Moats also wrote that Broadcom was “raising the bar” on the remaining tiers. This includes Pinnacle partners being required to be part of an advanced deployment and support program; Pinnacle and Premier partners must maintain dedicated sales and technical resources, and work directly with VMware on product delivery and support; that all remaining partners maintain “active and in good standing” or risk being cast aside.

“As we streamline our partner ecosystem, some customers will need to transition to a new partner relationship. That’s why the partners selected to move forward with Broadcom will carry a greater responsibility and a higher standard of performance,” Moats explained. “We’re entrusting this focused group with a broader set of customers and, in return, expect them to lead with excellence, operate at scale, and deliver real impact on the journey to a modern private cloud.”

Tan reiterated that progress by forecasting a 16-percent year-over-year increase in infrastructure software revenues for the current quarter, pushing that forecast to $6.7 billion.

Future M&A and AI

Tan did appear more open to future merger and acquisition activity, but with a big-ticket caveat.

“Well, the kind of M&A we will do, in our view, would be significant. Would be substantial enough that we need debt in any case,” Tan said. “It's a good use of a free cash flow to bring down debt to in a way expand, if not preserve, our borrowing capacity if we have to do another M&A deal.”

Broadcom had reportedly been in talks to acquire a portion of beleaguered chip giant Intel. Those reports suggested Broadcom would acquire Intel’s chip-design business and that Taiwan Semiconductor Manufacturing Co. (TSMC) might purchase Intel’s production facilities.

That rumored move could bolster Broadcom’s growing AI opportunities, which also continue to grow.

Revenues tied to AI semiconductors increased 46 percent year-over-year to $4.4 billion in the quarter. AI-related networking revenues surged a staggering 170 percent year-over-year and accounted for 40 percent of Broadcom’s total AI revenues.

Tan said he views customers as maintaining their AI-related investment appetite “despite the uncertain economic environment. In fact, what we've seen recently is that they are doubling down on inference in order to monetize their platforms. And reflecting this, we may actually see an acceleration of demand into the back half of 2026 to meet urgent demand for inference.”

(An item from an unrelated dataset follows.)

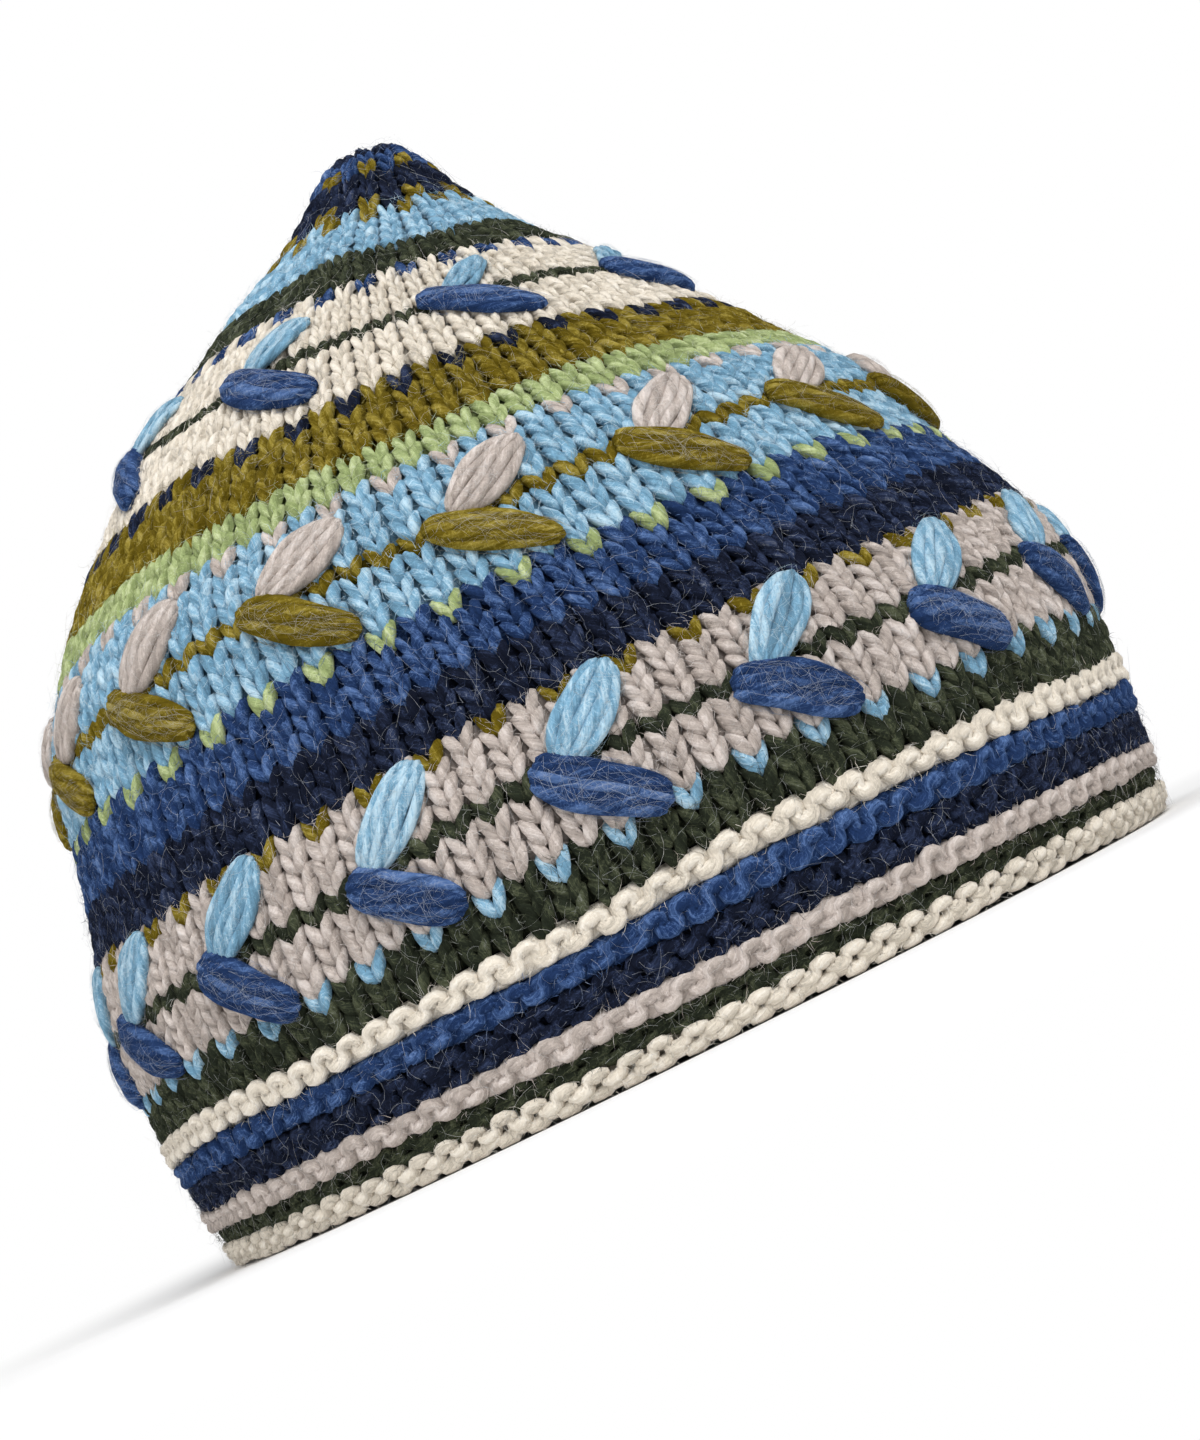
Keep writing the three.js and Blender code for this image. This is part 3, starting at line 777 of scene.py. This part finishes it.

# Fuzz
# Fine alpaca fibres stand off the yarn everywhere: long pale ones, and a dense short nap. A fibre is an arc,
# from t = 0 to 1: right = (sin(heading + turn t) - sin(heading)) run / turn,
# up = (cos(heading) - cos(heading + turn t)) run / turn, and lift = its foot's lift + lean t.
# the long hairs' high tones lift them toward the painted highlight of stray fibres
FUZZ = (
    # name, fibres, stations, thickness, shortest and longest, curve, lowest, lean, darkest and palest tone
    ("hairs", 7000, 6, 0.045, 2.5, 9.0, 2.4, 0.3, 0.9, 0.3, 0.9),
    ("nap", 84000, 3, 0.08, 0.8, 2.8, 1.2, -0.3, 0.55, -0.08, 0.34),
)
FUZZ_DEPTH = 0.6  # millimetres between the lowest and the highest foot in a layer
FUZZ_SPAN = (0.5, OUTLINE_LENGTH - 4.0)  # millimetres of the way that has fuzz
FUZZ_SAMPLES = 2000
FUZZ_ROLL = 0.9
LEAST_TURN = 0.01  # keeps the formula from dividing by nothing
BAND_STRIPES = (
    # yarn, and millimetres up to the stripe's top
    ("cream", 4.6),
    ("dark_green", 7.9),
    ("beige", 12.6),
    ("navy", 18.1),
    ("blue", 23.0),
    ("cream", BAND_HEIGHT),
)
stripe_yarns = [row[0] for row in BAND_STRIPES] + [row[0] for row in STRIPES]
stripe_tops = np.array([row[1] for row in BAND_STRIPES] + [row[2] for row in STRIPES])

reach = np.linspace(*FUZZ_SPAN, FUZZ_SAMPLES)
area = np.cumsum(radius_at(reach))


def fuzz_layer(name, count, stations, thickness, shortest, longest, curve, lowest, lean, darkest, palest):
    """Fibres spread evenly over the hat, in one object for each yarn of the crown and of the band."""
    way = np.interp(JITTER.random(count) * area[-1], area, reach)
    angle = JITTER.uniform(0.0, 2.0 * math.pi, count)
    heading = JITTER.uniform(0.0, 2.0 * math.pi, (count, 1))
    run = JITTER.uniform(shortest, longest, (count, 1))
    turn = curve * JITTER.standard_normal((count, 1)) + LEAST_TURN
    own_lean = np.abs(lean * JITTER.standard_normal((count, 1)))
    t = np.linspace(0.0, 1.0, stations)[None]
    right = (np.sin(heading + turn * t) - np.sin(heading)) * run / turn
    up = (np.cos(heading) - np.cos(heading + turn * t)) * run / turn
    lift = lowest + own_lean * t + FUZZ_DEPTH * JITTER.random((count, 1))
    roll = JITTER.uniform(-FUZZ_ROLL, FUZZ_ROLL, count)
    local = fibre_strips(np.stack([right, up, lift], -1), thickness, roll)
    turned = angle[:, None] + local[..., 0] / radius_at(way)[:, None]
    points = on_hat(np.clip(way[:, None] + local[..., 1], 0.0, OUTLINE_LENGTH), turned, local[..., 2])
    stripe = np.searchsorted(stripe_tops, way)
    for part, node, first, last in (
        ("band_", "band", 0, len(BAND_STRIPES)),
        ("crown_", "crown", len(BAND_STRIPES), len(stripe_yarns)),
    ):
        for yarn in YARNS:
            chosen = np.isin(stripe, [n for n in range(first, last) if stripe_yarns[n] == yarn])
            if chosen.any():
                tone = JITTER.uniform(darkest, palest, chosen.sum())
                fibre_object(part + name + "_" + yarn, [node], yarn, points[chosen], tone)


for layer in FUZZ:
    fuzz_layer(*layer)

# Backing
# Behind the stitches' faces lie their backs and the floats of the second yarns. They show only as dim gaps
# between the legs and the ropes, so each stripe has one plain ring of its own yarn there, darkened as painted
# shade.
BACKING_SIDES, BACKING_ROWS = 60, 3
BACKING_LIFTS = (-2.2, -KNIT_WALL)
CROWN_BACKING_START, BAND_BACKING_START = BAND_HEIGHT + 0.3, 0.8
BACKING_END = OUTLINE_LENGTH - 3.0


def wall_grid(low, high, lifts, rows, sides):
    """Points of a closed wall from low to high, up its outside and down its inside, as a grid."""
    ways = np.linspace(low, high, rows)
    way = np.concatenate([ways, ways[::-1]])[:, None]
    lift = np.repeat(lifts, rows)[:, None]
    angle = np.linspace(0.0, 2.0 * math.pi, sides, endpoint=False)[None]
    way, lift, angle = np.broadcast_arrays(way, lift, angle)
    return on_hat(way, angle, lift)


def backing_ring(low, high):
    return wall_grid(low, high, BACKING_LIFTS, BACKING_ROWS, BACKING_SIDES)


def grid_object(name, nodes, material, grids):
    """One object from closed grids (row, column, 3) that wrap round both ways."""
    points, faces, start = [], [], 0
    for grid in grids:
        here = start + np.arange(grid.shape[0] * grid.shape[1]).reshape(grid.shape[:2])
        right, above = np.roll(here, -1, axis=1), np.roll(here, -1, axis=0)
        faces.append(np.stack([here, right, np.roll(right, -1, axis=0), above], -1).reshape(-1, 4))
        points.append(grid.reshape(-1, 3))
        start += here.size
    mesh = bpy.data.meshes.new(name)
    mesh.from_pydata(np.concatenate(points).tolist(), [], np.concatenate(faces).tolist())
    mesh.polygons.foreach_set("use_smooth", np.ones(len(mesh.polygons), dtype=bool))
    mesh.materials.append(material)
    piece = bpy.data.objects.new(name, mesh)
    bpy.context.scene.collection.objects.link(piece)
    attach(piece, "root")
    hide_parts(*nodes)


backing = {yarn: [] for yarn in YARNS}
foot = CROWN_BACKING_START
for yarn, _, top, _, _ in STRIPES:
    backing[yarn].append(backing_ring(foot, min(top, BACKING_END)))
    foot = top
for yarn, grids in backing.items():
    if grids:
        grid_object("backing_" + yarn, ["crown"], SHADED_BACKS[yarn], grids)
foot = BAND_BACKING_START
for number, (yarn, top) in enumerate(BAND_STRIPES):
    ring = backing_ring(foot, top)
    grid_object("band_backing_" + str(number + 1), ["band"], SHADED_BACKS[yarn], [ring])
    foot = top

# Lining
# A thin cap of short-napped black fleece, sewn in with its hem 8 mm above the rim, on the inside only.
LINING_START, LINING_END = 8.0, OUTLINE_LENGTH - 10.0
LINING_LIFTS = (-4.5, -6.0)
LINING_ROWS, LINING_SIDES = 40, 96
FLEECE_COLOR = (20, 22, 29)
fleece = bpy.data.materials.new("fleece_black")
fleece.use_nodes = True
fleece_tree = fleece.node_tree
fleece_shader = fleece_tree.nodes["Principled BSDF"]
fleece_shader.inputs["Base Color"].default_value = tuple(linear(FLEECE_COLOR)) + (1.0,)
fleece_shader.inputs["Roughness"].default_value = 1.0
fleece_shader.inputs["Specular IOR Level"].default_value = 0.1
fleece_shader.inputs["Sheen Weight"].default_value = 0.35
fleece_place = fleece_tree.nodes.new("ShaderNodeTexCoord")
nap = noise(fleece_tree, fleece_place.outputs["Object"], scale=700.0, detail=3.0)
nap_bump = fleece_tree.nodes.new("ShaderNodeBump")
nap_bump.inputs["Strength"].default_value = 0.8
nap_bump.inputs["Distance"].default_value = 0.6 * MM
fleece_tree.links.new(nap.outputs["Fac"], nap_bump.inputs["Height"])
fleece_tree.links.new(nap_bump.outputs["Normal"], fleece_shader.inputs["Normal"])
cap = wall_grid(LINING_START, LINING_END, LINING_LIFTS, LINING_ROWS, LINING_SIDES)
grid_object("fleece_cap", ["lining"], fleece, [cap])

Broadcom this week further fueled that opportunity with the release of its latest Tomahawk 6 switch series networking chip that is targeted at large AI clusters. Broadcom claims the new series is the first to deliver 102.4 Tb/s of switching capacity in a single chip, double the bandwidth of any Ethernet switch currently available.

William Blair noted in a report earlier this year that Broadcom supplies custom chips to Google, Meta, and Bytedance, and also noted that Broadcom hinted at a pair of new hyperscale customers it was working through a validation process with that the analyst firm suspects are OpenAI and Apple.

“Altogether, Broadcom’s commentary on its AI opportunity with customers was a positive reinforcement for our AI thesis, highlighting that despite some ongoing investor concerns about scaling laws and pre-/post-training compute needs, the largest hyperscalers remain steadfast in their plans to continue scaling out their AI clusters over the next few years,” William Blair noted in its report.